▸ Required work:
Look through the material below and copy exactly the lines from the line with "0.0), 40, closed=True)" to the line with "in imported if", those two lines included.

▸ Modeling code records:

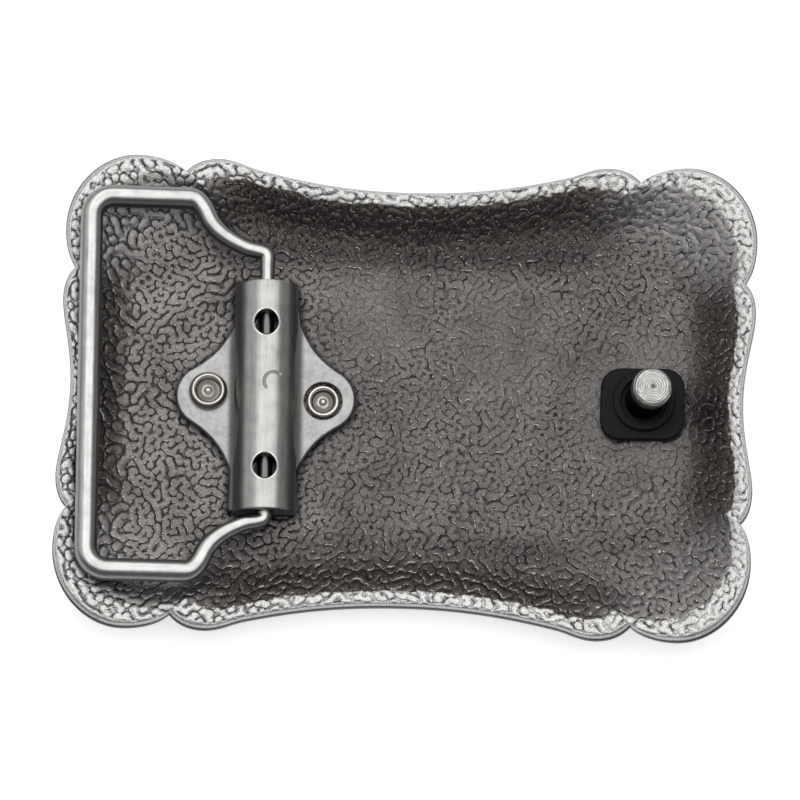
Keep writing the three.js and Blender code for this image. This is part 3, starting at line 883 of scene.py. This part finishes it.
def rounded_wall(mesh, ring_at, round_off, steps):
    """Loops down a vertical wall whose top edge is rounded off. `ring_at` gives the ring that is
    a distance back from the wall. Returns the top and bottom loops."""
    loops = []
    for angle in np.linspace(0, math.pi / 2, steps):
        level = SHEET_TOP - round_off * (1 - math.cos(angle))
        ring = ring_at(round_off * (1 - math.sin(angle)))
        loops.append([mesh.verts.new((x, y, level)) for x, y in ring])
    loops.append([mesh.verts.new((x, y, SHEET_BOTTOM)) for x, y in ring_at(0.0)])
    for upper, lower in zip(loops, loops[1:]):
        bridge(mesh, upper, lower)
    return loops[0], loops[-1]


def make_bracket():
    outline = without_repeats(bracket_outline())
    ring = evenly(np.concatenate([outline, outline[:1]]), 720)[:-1]
    mesh = bmesh.new()

    def edge_ring(inner):
        return inset(ring, inner)

    walls = [rounded_wall(mesh, edge_ring, 0.34, 7)]
    for x, y, radius in (
        (-RIVET_X, LEFT_RIVET_Y - BRACKET_SHIFT, RAISED_RIVET_HOLE),
        (RIVET_X, RIGHT_RIVET_Y - BRACKET_SHIFT, SUNK_RIVET_HOLE),
    ):
        def hole_ring(wider):
            return arc((x, y), radius + wider, 0, 2 * math.pi, 96)[:-1]

        walls.append(rounded_wall(mesh, hole_ring, 0.15, 5))
    for outer, *holes in zip(*walls):
        fill_between(mesh, outer, holes)
    bmesh.ops.recalc_face_normals(mesh, faces=mesh.faces)
    piece = mesh_piece("bracket_sheet", [], [])
    mesh.to_mesh(piece.data)
    mesh.free()
    piece.data.transform(fitting_matrix() @ shifted(0, BRACKET_SHIFT, 0) @ Matrix.Scale(MM, 4))
    piece.data.shade_smooth()
    sharp_by_angle(piece, 35)
    material = satin("bracket_sheet", (0.33, 0.326, 0.32), 0.42, (0.5, 0.5, 0.5), finish=shaded_by_barrel)
    dress(piece, material, "hinge_bracket")


def fill_between(mesh, outer, inner_loops):
    """Triangles between an outer loop and the loops of its holes."""
    edges = []
    for loop in [outer] + inner_loops:
        for i in range(len(loop)):
            pair = (loop[i], loop[(i + 1) % len(loop)])
            edges.append(mesh.edges.get(pair) or mesh.edges.new(pair))
    bmesh.ops.triangle_fill(mesh, edges=edges, use_beauty=True, use_dissolve=False)


def barrel_section(turn):
    """The barrel's outer surface over its flat underside, from one bottom corner round to the other."""
    straight = BARREL_HEIGHT - BARREL_RADIUS
    return joined(
        np.array([(BARREL_RADIUS, 0), (BARREL_RADIUS, straight)]),
        arc((0, straight), BARREL_RADIUS, 0, math.pi, turn),
        np.array([(-BARREL_RADIUS, straight), (-BARREL_RADIUS, 0)]),
    )


def make_barrel():
    section = barrel_section(96)
    half = BARREL_LENGTH / 2
    along = [(-half, 0.16), (-half + 0.05, 0.06), (-half + 0.18, 0.0)]
    along += [(y, 0.0) for y in np.linspace(-half + 0.4, half - 0.4, 150)]
    along += [(-y, drop) for y, drop in along[:3][::-1]]
    rows = []
    middle = np.array((0, 1.5))
    for y, drop in along:
        toward = section - middle
        flat = section - toward / np.hypot(*toward.T)[:, None] * drop
        flat[[0, -1]] = section[[0, -1]]
        rows.append(np.column_stack([flat[:, 0], np.full(len(flat), y), flat[:, 1]]))
    points = np.concatenate(rows)
    columns = len(section)
    faces = list(grid_faces(len(rows), columns))
    faces += [tuple(range(columns)), tuple(range(len(points) - 1, len(points) - 1 - columns, -1))]
    for i in range(len(rows) - 1):
        a, b = i * columns, (i + 1) * columns
        faces.append((a, b, b + columns - 1, a + columns - 1))
    piece = mesh_piece("barrel", points, faces)
    mesh_tidy(piece)
    for cutter in (bore_cutter(), cross_hole_cutter(-1), cross_hole_cutter(1)):
        cut(piece, cutter)
    piece.data.transform(hinge_matrix() @ shifted(0, BARREL_SHIFT, BARREL_BOTTOM))
    piece.data.shade_smooth()
    sharp_by_angle(piece, 28)
    material = satin(
        "barrel_steel", (0.37, 0.364, 0.354), 0.32, (0.16, 6.0, 0.16), 0.005,
        painted_side_shade=(0.3, 0.75), finish=cross_holes_and_dent,
    )
    dress(piece, material, "hinge_barrel")


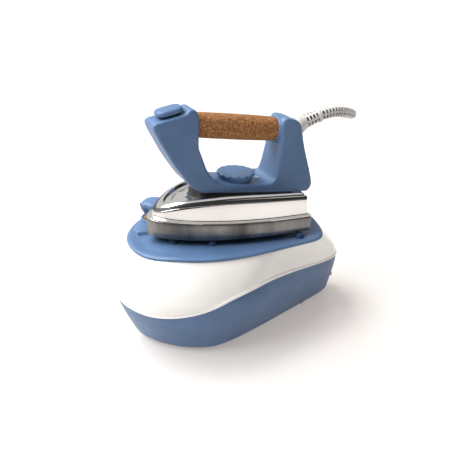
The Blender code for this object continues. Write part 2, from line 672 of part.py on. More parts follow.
def cork_grip():
    axis = GRIP_REAR - GRIP_FRONT
    along = axis.to_track_quat("Z", "Y").to_matrix().to_4x4()
    place = iron_place() @ Matrix.Translation(GRIP_FRONT) @ along
    start, end = 0.0048, axis.length - 0.0042
    profile = [(GRIP_R - 0.0015, start)]
    for i in range(7):
        t = i / 6
        profile.append((GRIP_R + 0.0005 * math.sin(math.pi * t), start + 0.003 + (end - start - 0.006) * t))
    profile += [(GRIP_R - 0.0015, end), (ROD_R + GAP, end), (ROD_R + GAP, start)]
    turned("cork_grip", profile, "cork", place, 24, closed=True)
    turned("grip_rod", [(ROD_R, -0.0090), (ROD_R, axis.length + 0.0090)], "brushed_steel", place, 12)


def dial_and_spindle():
    place = iron_place(DIAL_X, 0.0, 0.0)
    segments = 56
    rings = []
    levels = ((0.0150, 0.0682, 0.0), (0.0162, 0.0700, 0.0), (DIAL_R - 0.0015, 0.0722, 1.0), (DIAL_R, 0.0728, 1.0),
              (DIAL_R, 0.0746, 1.0), (DIAL_R - 0.0008, DIAL_Z, 1.0), (0.0050, DIAL_Z + 0.0003, 0.0))
    for radius, height, notched in levels:
        ring = []
        for i in range(segments):
            a = 2 * math.pi * i / segments
            notch = 0.0012 * notched * max(0.0, math.cos(14 * a))
            ring.append(((radius - notch) * math.cos(a), (radius - notch) * math.sin(a), height))
        rings.append(ring)
    finish("temperature_dial", rings_mesh(rings, False), "blue_plastic", place)
    low = sole_top(DIAL_X) + 0.0048 + 0.0090 + GAP
    turned("dial_spindle", [(0.0030, low), (0.0030, 0.0682 - GAP)], "brushed_steel", place, 10)


def pilot_lamp():
    turned("pilot_lamp", [(0.0040, 0.0), (0.0036, 0.0012), (0.0016, 0.0018)], "chrome",
           iron_place(0.0565, 0.0, 0.0) @ move(0.0, 0.0, 0.0613 + GAP), 12)


def hose_exit():
    """Place of the hose's way out of the rear post, its Z along the hose."""
    return iron_place(*HOSE_EXIT) @ HOSE_HEADING.to_track_quat("Z", "Y").to_matrix().to_4x4()


def strain_relief():
    place = hose_exit()
    profile = [(0.0080, -0.0120), (0.0080, 0.0040), (0.0128, 0.0045), (0.0132, 0.0075), (0.0118, 0.0100)]
    turned("hose_collar", profile + [(0.0098, 0.0165)], "grey_plastic", place, 20)
    profile = [(0.0095, 0.0168), (0.0100, 0.0250), (0.0086, 0.0255), (0.0090, 0.0330), (0.0080, 0.0335),
               (0.0082, 0.0405)]
    turned("hose_boot", profile, "grey_plastic", place, 20)


def smooth_route(points, step):
    """Evenly spaced points on a Catmull-Rom curve through the route."""
    dense = []
    ends = [points[0] * 2 - points[1]] + points + [points[-1] * 2 - points[-2]]
    for a, b, c, d in zip(ends, ends[1:], ends[2:], ends[3:]):
        for i in range(40):
            t = i / 40
            dense.append(0.5 * (2 * b + (c - a) * t + (2 * a - 5 * b + 4 * c - d) * t * t
                                + (3 * b - a - 3 * c + d) * t ** 3))
    dense.append(points[-1])
    length = sum((q - p).length for p, q in zip(dense, dense[1:]))
    count = max(4, round(length / step))
    picked = [dense[0]]
    walked = 0.0
    for p, q in zip(dense, dense[1:]):
        walked += (q - p).length
        if walked >= length * len(picked) / count and len(picked) < count:
            picked.append(q)
    picked.append(dense[-1])
    return picked


def hose_tube(name, route, step):
    """Hose along a route whose first and last stretches stay straight, square to what they meet."""
    points = [route[0]] + smooth_route(route[1:-1], step) + [route[-1]]
    data = bpy.data.curves.new(name, "CURVE")
    data.dimensions = "3D"
    data.bevel_depth = HOSE_R
    data.bevel_resolution = 2
    data.use_fill_caps = True
    spline = data.splines.new("POLY")
    spline.points.add(len(points) - 1)
    for place, point in zip(spline.points, points):
        place.co = (*point, 1.0)
    obj = bpy.data.objects.new(name, data)
    bpy.context.scene.collection.objects.link(obj)
    paint(obj, "hose_fabric")


def steam_hose():
    """Hose from the iron over to the coil and from the coil into the base, the coil itself as one ring."""
    place = hose_exit()
    start = place @ Vector((0.0, 0.0, BOOT_LENGTH + 0.0015))
    bend = place @ Vector((0.0, 0.0, BOOT_LENGTH + 0.0150))
    top = COIL_TOP + GAP
    upper = [start, bend, Vector((0.1700, 0.0060, 0.2880)), Vector((0.1950, 0.0170, 0.2790)), Vector((0.2240, 0.0400, 0.2630)),
             Vector((0.2500, 0.0720, 0.2480)), Vector((0.2600, 0.1030, 0.2405)), Vector((0.2480, 0.1290, 0.2400)),
             Vector((0.2270, 0.1440, 0.2350)), Vector((0.2070, 0.1500, 0.2120)), Vector((0.1990, 0.1520, 0.1750)),
             Vector((0.1970, 0.1600, 0.1200)), Vector((0.2000, 0.2050, 0.0800)), Vector((0.2020, COIL_Y, 0.0640)),
             Vector((0.2020, COIL_Y, top))]
    hose_tube("steam_hose_upper", upper, 0.0280)
    toward = Vector((GLAND_X - COIL_X + 0.014, GLAND_END - COIL_Y, 0.0)).normalized() * (COIL_R + HOSE_R + GAP)
    landing = Vector((COIL_X, COIL_Y, 0.0200)) + toward
    out = toward.normalized()
    lower = [Vector((GLAND_X, GLAND_END + GAP, GLAND_Z)), Vector((GLAND_X, GLAND_END + 0.0160, GLAND_Z)),
             Vector((GLAND_X + 0.002, GLAND_END + 0.0300, GLAND_Z - 0.0120)),
             landing + out * 0.0140, landing]
    hose_tube("steam_hose_lower", lower, 0.0140)
    ring = [(COIL_R - HOSE_R, 0.0003), (COIL_R + HOSE_R, 0.0003), (COIL_R + HOSE_R, COIL_TOP),
            (COIL_R - HOSE_R, COIL_TOP)]
    turned("steam_hose_coil", ring, "hose_fabric", move(COIL_X, COIL_Y, 0.0), 40, closed=True)


def main():
    clear_scene()
    tub = lower_tub()
    carve(tub, panel_opening())
    upper_shell()
    rest_tray()
    tray_pads()
    feet()
    boiler()
    filler_cap(filler())
    base_fittings()
    rear_panel_parts()
    glands(tub)
    soleplate()
    iron_cover()
    thermal_spacer()
    cover_plug()
    iron_inside()
    handle_body()
    steam_button()
    cork_grip()
    dial_and_spindle()
    pilot_lamp()
    strain_relief()
    steam_hose()


main()
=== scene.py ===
"""Steam ironing station: a boiler base with a cork-handled steam iron resting on its tray. Metres, +Z up."""
import json
import math

import bmesh
import bpy
from mathutils import Matrix, Vector


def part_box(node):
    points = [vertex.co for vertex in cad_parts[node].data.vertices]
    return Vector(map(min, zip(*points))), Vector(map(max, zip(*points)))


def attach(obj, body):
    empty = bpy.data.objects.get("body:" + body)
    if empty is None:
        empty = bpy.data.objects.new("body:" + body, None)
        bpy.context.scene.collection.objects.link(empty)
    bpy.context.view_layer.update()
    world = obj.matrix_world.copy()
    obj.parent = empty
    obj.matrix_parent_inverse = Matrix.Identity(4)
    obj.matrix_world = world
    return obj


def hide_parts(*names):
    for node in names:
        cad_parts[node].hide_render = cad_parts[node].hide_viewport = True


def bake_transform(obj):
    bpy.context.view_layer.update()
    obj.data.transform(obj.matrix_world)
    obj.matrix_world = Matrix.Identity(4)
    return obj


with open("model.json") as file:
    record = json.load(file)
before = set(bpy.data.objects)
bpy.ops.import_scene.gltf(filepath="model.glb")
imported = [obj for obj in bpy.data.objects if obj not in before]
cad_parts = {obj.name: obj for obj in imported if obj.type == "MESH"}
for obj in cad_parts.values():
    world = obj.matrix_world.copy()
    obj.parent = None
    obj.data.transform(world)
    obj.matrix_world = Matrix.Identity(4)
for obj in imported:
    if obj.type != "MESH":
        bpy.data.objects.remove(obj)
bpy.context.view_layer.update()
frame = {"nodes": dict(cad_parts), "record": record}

WALL = 0.003
MERGE = 0.000005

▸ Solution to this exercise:
    turned("steam_hose_coil", ring, "hose_fabric", move(COIL_X, COIL_Y, 0.0), 40, closed=True)


def main():
    clear_scene()
    tub = lower_tub()
    carve(tub, panel_opening())
    upper_shell()
    rest_tray()
    tray_pads()
    feet()
    boiler()
    filler_cap(filler())
    base_fittings()
    rear_panel_parts()
    glands(tub)
    soleplate()
    iron_cover()
    thermal_spacer()
    cover_plug()
    iron_inside()
    handle_body()
    steam_button()
    cork_grip()
    dial_and_spindle()
    pilot_lamp()
    strain_relief()
    steam_hose()


main()
=== scene.py ===
"""Steam ironing station: a boiler base with a cork-handled steam iron resting on its tray. Metres, +Z up."""
import json
import math

import bmesh
import bpy
from mathutils import Matrix, Vector


def part_box(node):
    points = [vertex.co for vertex in cad_parts[node].data.vertices]
    return Vector(map(min, zip(*points))), Vector(map(max, zip(*points)))


def attach(obj, body):
    empty = bpy.data.objects.get("body:" + body)
    if empty is None:
        empty = bpy.data.objects.new("body:" + body, None)
        bpy.context.scene.collection.objects.link(empty)
    bpy.context.view_layer.update()
    world = obj.matrix_world.copy()
    obj.parent = empty
    obj.matrix_parent_inverse = Matrix.Identity(4)
    obj.matrix_world = world
    return obj


def hide_parts(*names):
    for node in names:
        cad_parts[node].hide_render = cad_parts[node].hide_viewport = True


def bake_transform(obj):
    bpy.context.view_layer.update()
    obj.data.transform(obj.matrix_world)
    obj.matrix_world = Matrix.Identity(4)
    return obj


with open("model.json") as file:
    record = json.load(file)
before = set(bpy.data.objects)
bpy.ops.import_scene.gltf(filepath="model.glb")
imported = [obj for obj in bpy.data.objects if obj not in before]
cad_parts = {obj.name: obj for obj in imported if obj.type == "MESH"}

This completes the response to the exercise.